What you are asked to do ▸
Up to and including the line containing "Run with: blender", please reproduce the lines of the listing below, starting from the top.

◇ ◇ ◇ ◇ ◇

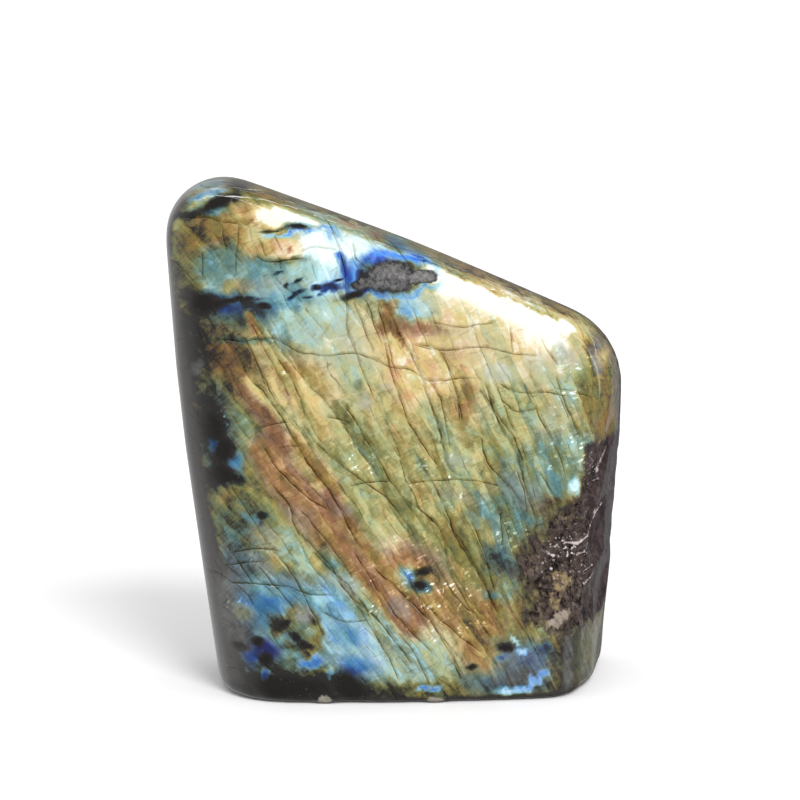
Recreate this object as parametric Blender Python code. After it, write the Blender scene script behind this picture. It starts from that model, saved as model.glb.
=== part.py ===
"""A polished labradorite freeform: one stone, ground to a slab that leans to a slanting ridge, sawn flat underneath.

Run with: blender --background --python part.py

The stone is lofted from back to front. Each ring is the outline of the stone with its walls moved in, so that the
edges between the walls and the two broad faces come out round. Shell-shaped bites are then cut where it broke
deeper than the polish. The frame is in metres with +Z up; the origin is the centre of the base, and the broad face
that shows the colours looks along -Y. Lengths below are in millimetres until a vertex is placed.
"""

import math

import bmesh
import bpy
from mathutils import Matrix, Vector, noise
from mathutils.bvhtree import BVHTree

MM = 0.001

# The outline from the front, clockwise from the left foot: x and z of each corner, and the radius that rounds it.
# The corners with a radius over 100 are gentle bends in a wall. The feet lie below the level where the base is sawn.
CORNERS = (
    (-32.1, -14.0, 9.0),
    (-41.7, 62.0, 420.0),
    (-43.9, 102.6, 10.9),
    (3.0, 85.1, 260.0),
    (44.1, 67.4, 15.6),
    (42.6, 36.0, 500.0),
    (40.4, -14.0, 9.0),
)
CORNER_STEPS = (3, 2, 10, 2, 9, 2, 3)  # cells round each corner
WALL_STEPS = (13, 8, 9, 7, 5, 11, 15)  # and along the wall that follows it

# Each wall in the order of the corners, at its start and its end: the radius of its edge with the front, the
# radius of its edge with the back, and how far its facet has come in by the time it meets the front.
FRONT_ROUND = ((14.0, 7.0), (7.0, 4.0), (3.2, 3.4), (3.4, 3.6), (3.6, 4.0), (4.0, 6.0), (6.0, 14.0))
BACK_ROUND = ((10.0, 8.0), (8.0, 6.0), (5.5, 6.5), (6.5, 7.0), (6.0, 6.0), (6.0, 3.0), (3.0, 10.0))
FACET = ((0.5, 0.5), (0.5, 0.5), (0.4, 0.4), (0.4, 0.4), (1.8, 4.0), (4.0, 7.2), (2.0, 2.0))
FACET_BOW = 1.6  # 1 leaves the facets flat, and more bows them out
LEAST_ROUND = 2.4  # a corner keeps at least this radius as the walls come in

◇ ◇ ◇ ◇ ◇

Result of the exercise ▸
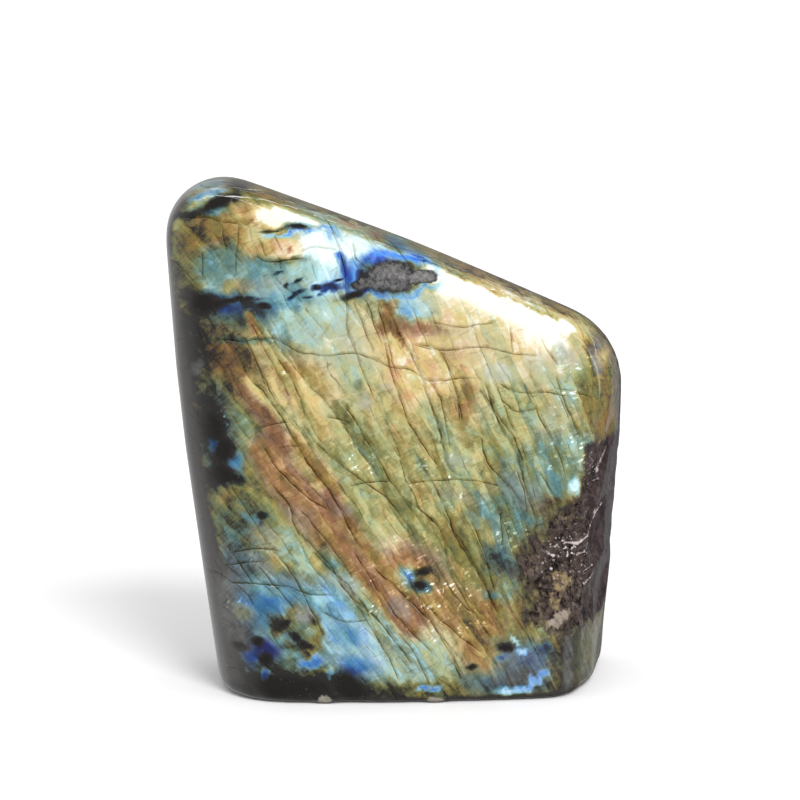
Recreate this object as parametric Blender Python code. After it, write the Blender scene script behind this picture. It starts from that model, saved as model.glb.
=== part.py ===
"""A polished labradorite freeform: one stone, ground to a slab that leans to a slanting ridge, sawn flat underneath.

Run with: blender --background --python part.py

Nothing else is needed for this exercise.